__Task directions__.
Reproduce exactly the section that begins at the line containing "face = cloth_material(*FACE_FINISH)" and ends at the line containing "PICK = REPEAT / PICKS", both lines included; omit all other lines.

[Source data]
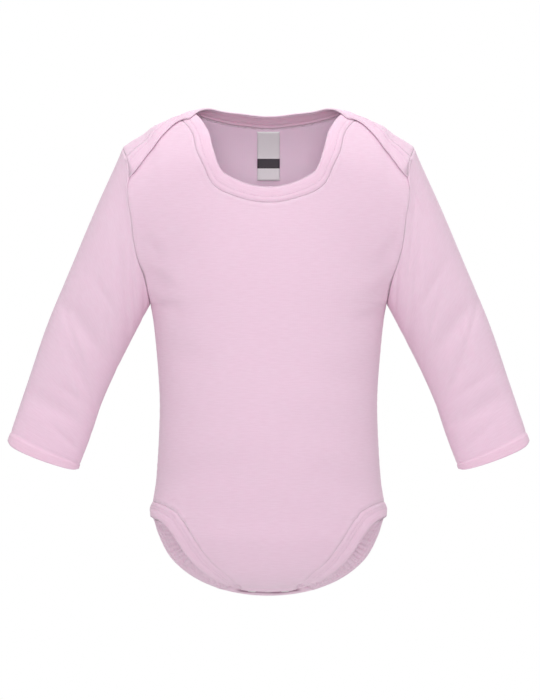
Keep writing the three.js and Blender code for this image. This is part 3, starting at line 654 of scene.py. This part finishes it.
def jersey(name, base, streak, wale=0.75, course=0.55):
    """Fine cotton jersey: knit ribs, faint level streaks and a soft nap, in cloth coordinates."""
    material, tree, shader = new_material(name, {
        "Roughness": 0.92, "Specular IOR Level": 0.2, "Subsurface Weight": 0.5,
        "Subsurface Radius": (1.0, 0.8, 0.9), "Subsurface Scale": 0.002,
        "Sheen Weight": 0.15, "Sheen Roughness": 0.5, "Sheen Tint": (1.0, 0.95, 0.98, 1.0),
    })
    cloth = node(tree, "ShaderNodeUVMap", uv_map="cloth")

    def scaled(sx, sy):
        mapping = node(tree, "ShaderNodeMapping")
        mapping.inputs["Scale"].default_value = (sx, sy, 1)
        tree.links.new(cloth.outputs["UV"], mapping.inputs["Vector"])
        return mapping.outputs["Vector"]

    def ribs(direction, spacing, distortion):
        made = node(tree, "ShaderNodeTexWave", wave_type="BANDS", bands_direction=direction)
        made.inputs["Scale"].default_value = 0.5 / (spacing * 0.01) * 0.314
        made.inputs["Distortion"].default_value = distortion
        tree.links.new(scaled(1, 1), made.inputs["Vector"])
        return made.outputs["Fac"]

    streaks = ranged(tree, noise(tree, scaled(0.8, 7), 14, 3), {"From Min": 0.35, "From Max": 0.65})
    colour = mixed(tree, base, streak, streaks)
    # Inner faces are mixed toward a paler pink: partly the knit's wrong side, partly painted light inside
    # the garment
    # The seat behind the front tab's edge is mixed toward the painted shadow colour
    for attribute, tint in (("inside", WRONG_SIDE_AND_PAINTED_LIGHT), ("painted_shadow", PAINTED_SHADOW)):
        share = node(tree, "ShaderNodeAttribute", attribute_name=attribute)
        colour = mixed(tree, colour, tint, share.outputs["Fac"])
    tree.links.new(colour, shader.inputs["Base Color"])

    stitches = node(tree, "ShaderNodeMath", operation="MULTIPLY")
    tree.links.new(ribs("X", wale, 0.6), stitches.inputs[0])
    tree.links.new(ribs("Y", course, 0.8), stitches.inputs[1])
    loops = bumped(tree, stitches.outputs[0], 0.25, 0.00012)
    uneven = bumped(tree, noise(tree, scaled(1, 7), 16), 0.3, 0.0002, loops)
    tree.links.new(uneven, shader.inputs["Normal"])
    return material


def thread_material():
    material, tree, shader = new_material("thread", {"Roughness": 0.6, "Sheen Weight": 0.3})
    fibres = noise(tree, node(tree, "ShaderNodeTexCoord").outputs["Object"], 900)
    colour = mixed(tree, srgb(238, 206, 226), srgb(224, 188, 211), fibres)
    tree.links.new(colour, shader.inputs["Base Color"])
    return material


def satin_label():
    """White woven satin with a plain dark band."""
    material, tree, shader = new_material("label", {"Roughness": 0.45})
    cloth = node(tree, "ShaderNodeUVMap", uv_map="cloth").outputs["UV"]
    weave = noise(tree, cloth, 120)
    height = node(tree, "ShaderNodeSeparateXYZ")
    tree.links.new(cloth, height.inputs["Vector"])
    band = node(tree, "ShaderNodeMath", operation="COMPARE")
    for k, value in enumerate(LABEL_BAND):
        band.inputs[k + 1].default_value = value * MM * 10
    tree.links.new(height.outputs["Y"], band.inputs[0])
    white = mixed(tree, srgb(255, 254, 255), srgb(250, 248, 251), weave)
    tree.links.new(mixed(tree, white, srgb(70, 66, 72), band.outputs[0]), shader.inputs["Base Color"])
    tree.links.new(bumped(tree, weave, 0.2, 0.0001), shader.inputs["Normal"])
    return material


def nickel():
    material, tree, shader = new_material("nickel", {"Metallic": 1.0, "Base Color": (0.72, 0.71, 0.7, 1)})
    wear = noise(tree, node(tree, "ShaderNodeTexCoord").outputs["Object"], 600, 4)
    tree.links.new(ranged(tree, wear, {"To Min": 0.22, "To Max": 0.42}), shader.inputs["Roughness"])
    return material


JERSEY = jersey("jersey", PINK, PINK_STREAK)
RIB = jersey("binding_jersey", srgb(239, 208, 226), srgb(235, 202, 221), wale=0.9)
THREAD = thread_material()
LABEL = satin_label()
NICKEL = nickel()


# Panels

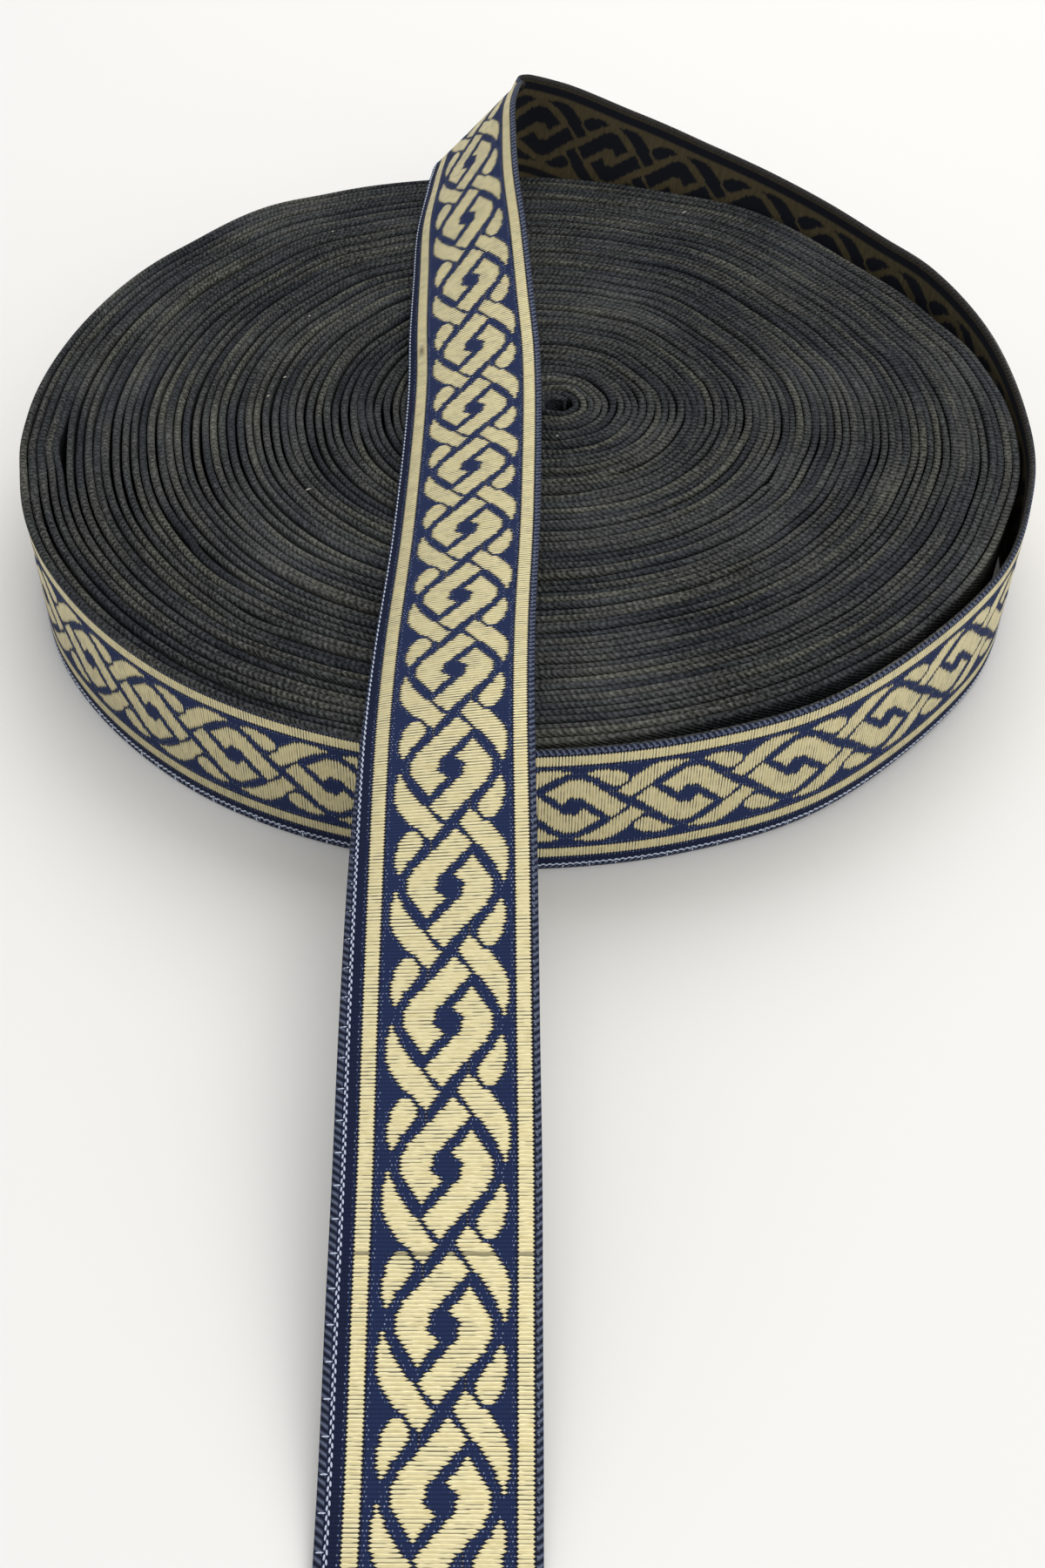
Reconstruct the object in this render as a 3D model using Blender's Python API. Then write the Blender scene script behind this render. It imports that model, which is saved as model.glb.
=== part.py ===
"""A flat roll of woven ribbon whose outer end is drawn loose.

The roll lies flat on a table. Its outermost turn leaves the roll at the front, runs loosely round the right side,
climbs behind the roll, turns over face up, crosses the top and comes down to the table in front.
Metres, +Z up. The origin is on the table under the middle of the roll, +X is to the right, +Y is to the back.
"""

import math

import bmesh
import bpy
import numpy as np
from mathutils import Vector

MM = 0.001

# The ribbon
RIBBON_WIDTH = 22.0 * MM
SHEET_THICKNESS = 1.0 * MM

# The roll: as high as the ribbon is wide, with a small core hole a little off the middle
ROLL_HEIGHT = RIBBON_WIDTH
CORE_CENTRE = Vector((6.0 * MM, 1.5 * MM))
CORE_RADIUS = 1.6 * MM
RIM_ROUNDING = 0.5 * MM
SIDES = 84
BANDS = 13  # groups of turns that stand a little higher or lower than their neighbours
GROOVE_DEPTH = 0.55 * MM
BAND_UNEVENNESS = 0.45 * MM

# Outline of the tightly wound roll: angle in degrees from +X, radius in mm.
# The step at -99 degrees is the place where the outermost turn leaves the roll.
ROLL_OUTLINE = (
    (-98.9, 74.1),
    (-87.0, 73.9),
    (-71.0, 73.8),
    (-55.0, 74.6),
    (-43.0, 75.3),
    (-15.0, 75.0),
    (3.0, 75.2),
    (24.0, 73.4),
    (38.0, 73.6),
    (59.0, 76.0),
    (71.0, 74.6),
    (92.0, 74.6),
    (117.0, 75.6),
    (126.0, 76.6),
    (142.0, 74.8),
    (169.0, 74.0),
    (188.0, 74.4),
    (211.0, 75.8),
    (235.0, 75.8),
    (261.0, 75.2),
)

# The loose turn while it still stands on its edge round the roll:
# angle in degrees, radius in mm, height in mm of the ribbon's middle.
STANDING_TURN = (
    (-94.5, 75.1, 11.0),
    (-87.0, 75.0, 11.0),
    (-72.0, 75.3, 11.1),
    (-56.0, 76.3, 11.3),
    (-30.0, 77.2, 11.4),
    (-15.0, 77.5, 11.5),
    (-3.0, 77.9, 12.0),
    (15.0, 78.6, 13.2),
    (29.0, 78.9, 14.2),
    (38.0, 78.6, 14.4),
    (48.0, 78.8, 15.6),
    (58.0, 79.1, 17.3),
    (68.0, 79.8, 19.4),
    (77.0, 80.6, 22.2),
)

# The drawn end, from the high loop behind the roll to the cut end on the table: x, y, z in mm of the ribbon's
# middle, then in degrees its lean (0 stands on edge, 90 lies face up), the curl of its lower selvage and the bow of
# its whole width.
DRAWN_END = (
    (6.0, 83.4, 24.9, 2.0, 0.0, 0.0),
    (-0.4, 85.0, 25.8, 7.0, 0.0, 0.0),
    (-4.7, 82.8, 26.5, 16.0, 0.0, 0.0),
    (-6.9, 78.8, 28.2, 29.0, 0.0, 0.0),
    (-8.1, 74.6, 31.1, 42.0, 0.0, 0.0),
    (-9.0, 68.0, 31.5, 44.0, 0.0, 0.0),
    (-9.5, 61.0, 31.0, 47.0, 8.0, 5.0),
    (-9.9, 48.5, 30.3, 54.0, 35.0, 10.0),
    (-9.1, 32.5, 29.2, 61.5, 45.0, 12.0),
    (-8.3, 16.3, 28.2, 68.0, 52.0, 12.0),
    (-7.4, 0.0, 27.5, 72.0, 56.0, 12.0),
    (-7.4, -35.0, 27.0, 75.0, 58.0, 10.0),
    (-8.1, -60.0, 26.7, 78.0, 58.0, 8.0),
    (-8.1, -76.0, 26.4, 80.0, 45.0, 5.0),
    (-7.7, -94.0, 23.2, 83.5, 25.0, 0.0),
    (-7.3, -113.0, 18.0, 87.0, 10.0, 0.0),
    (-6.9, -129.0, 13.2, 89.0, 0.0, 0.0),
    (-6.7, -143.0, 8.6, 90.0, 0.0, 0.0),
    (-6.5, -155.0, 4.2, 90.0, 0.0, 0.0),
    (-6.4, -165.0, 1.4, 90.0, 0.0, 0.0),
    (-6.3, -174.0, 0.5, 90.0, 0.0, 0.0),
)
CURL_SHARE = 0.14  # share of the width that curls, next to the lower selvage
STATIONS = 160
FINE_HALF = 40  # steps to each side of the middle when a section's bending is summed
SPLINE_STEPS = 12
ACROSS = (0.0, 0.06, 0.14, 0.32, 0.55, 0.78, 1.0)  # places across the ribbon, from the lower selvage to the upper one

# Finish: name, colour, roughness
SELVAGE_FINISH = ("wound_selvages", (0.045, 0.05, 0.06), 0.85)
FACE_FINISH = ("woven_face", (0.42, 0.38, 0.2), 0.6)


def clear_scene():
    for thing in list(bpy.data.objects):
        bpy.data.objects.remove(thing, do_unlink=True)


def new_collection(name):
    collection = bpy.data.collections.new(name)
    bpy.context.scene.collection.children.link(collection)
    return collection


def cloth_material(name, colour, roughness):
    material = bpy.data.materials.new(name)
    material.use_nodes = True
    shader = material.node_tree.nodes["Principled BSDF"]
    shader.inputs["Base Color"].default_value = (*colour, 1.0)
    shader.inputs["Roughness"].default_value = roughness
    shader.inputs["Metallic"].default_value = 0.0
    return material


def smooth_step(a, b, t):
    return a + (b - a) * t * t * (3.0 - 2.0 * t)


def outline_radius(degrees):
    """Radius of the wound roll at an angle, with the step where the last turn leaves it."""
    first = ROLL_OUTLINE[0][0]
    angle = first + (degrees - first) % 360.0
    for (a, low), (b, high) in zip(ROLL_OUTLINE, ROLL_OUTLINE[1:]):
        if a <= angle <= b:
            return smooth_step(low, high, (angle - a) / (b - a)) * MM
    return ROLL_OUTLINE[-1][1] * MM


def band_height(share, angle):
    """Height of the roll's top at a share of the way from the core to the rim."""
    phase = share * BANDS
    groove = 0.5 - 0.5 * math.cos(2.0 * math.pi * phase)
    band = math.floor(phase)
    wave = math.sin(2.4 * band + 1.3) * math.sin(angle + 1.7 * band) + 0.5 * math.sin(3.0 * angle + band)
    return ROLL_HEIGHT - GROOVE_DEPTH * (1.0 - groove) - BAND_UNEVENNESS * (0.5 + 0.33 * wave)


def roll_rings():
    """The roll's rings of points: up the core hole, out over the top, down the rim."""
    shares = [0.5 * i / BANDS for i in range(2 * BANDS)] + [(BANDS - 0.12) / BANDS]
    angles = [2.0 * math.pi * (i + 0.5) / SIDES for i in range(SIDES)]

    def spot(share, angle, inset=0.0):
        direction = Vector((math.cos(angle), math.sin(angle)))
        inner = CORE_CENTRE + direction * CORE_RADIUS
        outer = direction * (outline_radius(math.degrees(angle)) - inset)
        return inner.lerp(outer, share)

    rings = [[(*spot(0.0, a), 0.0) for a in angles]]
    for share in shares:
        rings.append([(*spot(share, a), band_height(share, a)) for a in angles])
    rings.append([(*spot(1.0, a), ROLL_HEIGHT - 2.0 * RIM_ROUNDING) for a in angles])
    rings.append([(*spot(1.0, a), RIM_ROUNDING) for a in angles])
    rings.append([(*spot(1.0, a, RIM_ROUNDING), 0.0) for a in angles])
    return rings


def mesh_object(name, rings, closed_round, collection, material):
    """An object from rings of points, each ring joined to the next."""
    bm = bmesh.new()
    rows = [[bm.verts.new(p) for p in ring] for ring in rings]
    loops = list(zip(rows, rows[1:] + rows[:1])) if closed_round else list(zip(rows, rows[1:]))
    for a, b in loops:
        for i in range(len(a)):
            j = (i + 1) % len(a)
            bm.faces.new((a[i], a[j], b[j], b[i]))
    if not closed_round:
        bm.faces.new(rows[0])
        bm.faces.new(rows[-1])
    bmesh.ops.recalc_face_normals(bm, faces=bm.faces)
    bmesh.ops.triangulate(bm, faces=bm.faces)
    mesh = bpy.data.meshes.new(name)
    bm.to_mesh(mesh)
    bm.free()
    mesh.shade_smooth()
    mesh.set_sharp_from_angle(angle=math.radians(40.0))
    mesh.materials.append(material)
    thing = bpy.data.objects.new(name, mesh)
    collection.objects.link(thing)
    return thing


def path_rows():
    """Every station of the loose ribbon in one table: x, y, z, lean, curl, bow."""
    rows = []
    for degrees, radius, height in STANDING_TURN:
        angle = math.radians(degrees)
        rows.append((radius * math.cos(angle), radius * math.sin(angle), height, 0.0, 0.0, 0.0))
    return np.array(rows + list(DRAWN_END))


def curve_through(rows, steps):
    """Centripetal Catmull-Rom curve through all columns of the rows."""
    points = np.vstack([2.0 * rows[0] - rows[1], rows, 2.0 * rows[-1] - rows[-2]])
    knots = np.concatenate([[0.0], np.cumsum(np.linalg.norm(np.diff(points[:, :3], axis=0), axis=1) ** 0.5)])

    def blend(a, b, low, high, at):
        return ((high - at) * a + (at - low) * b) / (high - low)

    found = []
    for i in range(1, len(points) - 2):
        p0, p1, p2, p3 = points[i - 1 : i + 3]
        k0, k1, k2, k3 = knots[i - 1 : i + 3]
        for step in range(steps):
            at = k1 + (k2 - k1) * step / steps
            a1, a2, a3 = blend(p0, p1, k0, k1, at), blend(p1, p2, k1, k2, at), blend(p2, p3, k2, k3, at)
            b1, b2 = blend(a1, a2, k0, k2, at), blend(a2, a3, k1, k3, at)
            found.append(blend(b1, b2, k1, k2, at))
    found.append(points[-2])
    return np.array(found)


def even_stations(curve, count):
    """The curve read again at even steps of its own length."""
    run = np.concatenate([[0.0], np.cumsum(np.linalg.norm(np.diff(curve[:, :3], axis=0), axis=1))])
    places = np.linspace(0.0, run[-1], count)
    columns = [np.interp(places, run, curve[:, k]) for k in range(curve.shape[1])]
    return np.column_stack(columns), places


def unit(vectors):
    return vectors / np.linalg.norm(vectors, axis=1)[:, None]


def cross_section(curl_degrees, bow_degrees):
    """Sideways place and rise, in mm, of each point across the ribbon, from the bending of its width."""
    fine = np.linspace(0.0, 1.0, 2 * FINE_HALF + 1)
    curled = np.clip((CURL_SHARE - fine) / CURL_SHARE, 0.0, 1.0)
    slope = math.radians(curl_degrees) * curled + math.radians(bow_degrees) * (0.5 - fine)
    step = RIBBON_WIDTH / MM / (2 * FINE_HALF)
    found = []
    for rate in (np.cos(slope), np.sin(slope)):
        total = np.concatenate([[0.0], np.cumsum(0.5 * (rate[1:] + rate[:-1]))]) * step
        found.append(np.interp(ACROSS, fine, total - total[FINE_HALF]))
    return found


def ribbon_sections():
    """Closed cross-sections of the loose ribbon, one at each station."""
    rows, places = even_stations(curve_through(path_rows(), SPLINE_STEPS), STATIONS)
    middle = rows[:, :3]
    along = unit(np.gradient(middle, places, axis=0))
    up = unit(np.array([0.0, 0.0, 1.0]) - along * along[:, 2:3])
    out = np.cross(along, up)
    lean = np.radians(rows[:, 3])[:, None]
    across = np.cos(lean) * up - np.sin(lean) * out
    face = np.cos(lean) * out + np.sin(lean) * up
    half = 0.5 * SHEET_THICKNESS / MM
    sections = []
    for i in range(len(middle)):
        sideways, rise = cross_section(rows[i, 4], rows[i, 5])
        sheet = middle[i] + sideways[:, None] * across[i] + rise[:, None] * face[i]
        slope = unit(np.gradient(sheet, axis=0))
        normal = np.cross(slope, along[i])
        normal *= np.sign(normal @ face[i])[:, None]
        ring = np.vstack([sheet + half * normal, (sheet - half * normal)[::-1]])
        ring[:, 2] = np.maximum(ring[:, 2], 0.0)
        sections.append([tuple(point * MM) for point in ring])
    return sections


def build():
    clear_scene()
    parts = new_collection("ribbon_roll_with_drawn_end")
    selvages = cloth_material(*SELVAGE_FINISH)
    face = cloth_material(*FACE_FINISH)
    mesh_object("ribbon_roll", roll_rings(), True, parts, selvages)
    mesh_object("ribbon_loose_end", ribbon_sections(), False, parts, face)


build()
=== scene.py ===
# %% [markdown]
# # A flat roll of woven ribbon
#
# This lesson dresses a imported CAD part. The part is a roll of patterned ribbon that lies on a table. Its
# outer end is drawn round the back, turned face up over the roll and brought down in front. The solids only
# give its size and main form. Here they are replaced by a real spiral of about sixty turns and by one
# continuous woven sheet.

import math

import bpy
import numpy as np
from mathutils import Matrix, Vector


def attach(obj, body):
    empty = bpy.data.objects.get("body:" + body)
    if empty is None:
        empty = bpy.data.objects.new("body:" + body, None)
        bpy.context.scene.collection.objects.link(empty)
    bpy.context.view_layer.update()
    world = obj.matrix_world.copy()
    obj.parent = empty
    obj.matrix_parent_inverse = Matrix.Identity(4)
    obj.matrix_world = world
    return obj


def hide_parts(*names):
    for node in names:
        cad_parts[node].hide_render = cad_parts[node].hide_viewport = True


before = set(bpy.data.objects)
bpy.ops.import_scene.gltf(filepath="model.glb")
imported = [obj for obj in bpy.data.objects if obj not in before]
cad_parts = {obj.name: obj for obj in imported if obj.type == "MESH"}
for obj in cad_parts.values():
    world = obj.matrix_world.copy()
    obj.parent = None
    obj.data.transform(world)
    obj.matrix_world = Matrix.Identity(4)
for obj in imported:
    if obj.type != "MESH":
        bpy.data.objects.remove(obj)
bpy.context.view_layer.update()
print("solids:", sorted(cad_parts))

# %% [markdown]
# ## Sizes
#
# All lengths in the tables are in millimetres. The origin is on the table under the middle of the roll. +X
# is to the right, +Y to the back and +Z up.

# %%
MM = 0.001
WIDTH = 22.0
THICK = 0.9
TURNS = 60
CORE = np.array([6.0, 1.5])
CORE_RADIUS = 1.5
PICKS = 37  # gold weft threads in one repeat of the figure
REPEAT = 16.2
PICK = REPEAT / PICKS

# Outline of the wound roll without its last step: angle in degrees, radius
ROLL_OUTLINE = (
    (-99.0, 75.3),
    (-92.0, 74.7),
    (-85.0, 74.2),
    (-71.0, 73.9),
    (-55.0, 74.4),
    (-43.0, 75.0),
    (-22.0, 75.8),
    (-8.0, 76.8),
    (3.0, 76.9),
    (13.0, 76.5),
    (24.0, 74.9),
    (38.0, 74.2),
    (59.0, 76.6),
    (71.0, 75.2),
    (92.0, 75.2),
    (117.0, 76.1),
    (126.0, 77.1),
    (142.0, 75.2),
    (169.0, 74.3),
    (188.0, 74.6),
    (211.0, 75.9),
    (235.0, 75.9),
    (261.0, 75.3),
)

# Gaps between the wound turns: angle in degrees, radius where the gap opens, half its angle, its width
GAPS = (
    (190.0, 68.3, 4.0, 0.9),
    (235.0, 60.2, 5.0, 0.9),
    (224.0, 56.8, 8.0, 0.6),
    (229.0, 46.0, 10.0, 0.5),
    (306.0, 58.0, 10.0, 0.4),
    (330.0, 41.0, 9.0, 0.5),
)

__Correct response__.
    face = cloth_material(*FACE_FINISH)
    mesh_object("ribbon_roll", roll_rings(), True, parts, selvages)
    mesh_object("ribbon_loose_end", ribbon_sections(), False, parts, face)


build()
=== scene.py ===
# %% [markdown]
# # A flat roll of woven ribbon
#
# This lesson dresses a imported CAD part. The part is a roll of patterned ribbon that lies on a table. Its
# outer end is drawn round the back, turned face up over the roll and brought down in front. The solids only
# give its size and main form. Here they are replaced by a real spiral of about sixty turns and by one
# continuous woven sheet.

import math

import bpy
import numpy as np
from mathutils import Matrix, Vector


def attach(obj, body):
    empty = bpy.data.objects.get("body:" + body)
    if empty is None:
        empty = bpy.data.objects.new("body:" + body, None)
        bpy.context.scene.collection.objects.link(empty)
    bpy.context.view_layer.update()
    world = obj.matrix_world.copy()
    obj.parent = empty
    obj.matrix_parent_inverse = Matrix.Identity(4)
    obj.matrix_world = world
    return obj


def hide_parts(*names):
    for node in names:
        cad_parts[node].hide_render = cad_parts[node].hide_viewport = True


before = set(bpy.data.objects)
bpy.ops.import_scene.gltf(filepath="model.glb")
imported = [obj for obj in bpy.data.objects if obj not in before]
cad_parts = {obj.name: obj for obj in imported if obj.type == "MESH"}
for obj in cad_parts.values():
    world = obj.matrix_world.copy()
    obj.parent = None
    obj.data.transform(world)
    obj.matrix_world = Matrix.Identity(4)
for obj in imported:
    if obj.type != "MESH":
        bpy.data.objects.remove(obj)
bpy.context.view_layer.update()
print("solids:", sorted(cad_parts))

# %% [markdown]
# ## Sizes
#
# All lengths in the tables are in millimetres. The origin is on the table under the middle of the roll. +X
# is to the right, +Y to the back and +Z up.

# %%
MM = 0.001
WIDTH = 22.0
THICK = 0.9
TURNS = 60
CORE = np.array([6.0, 1.5])
CORE_RADIUS = 1.5
PICKS = 37  # gold weft threads in one repeat of the figure
REPEAT = 16.2
PICK = REPEAT / PICKS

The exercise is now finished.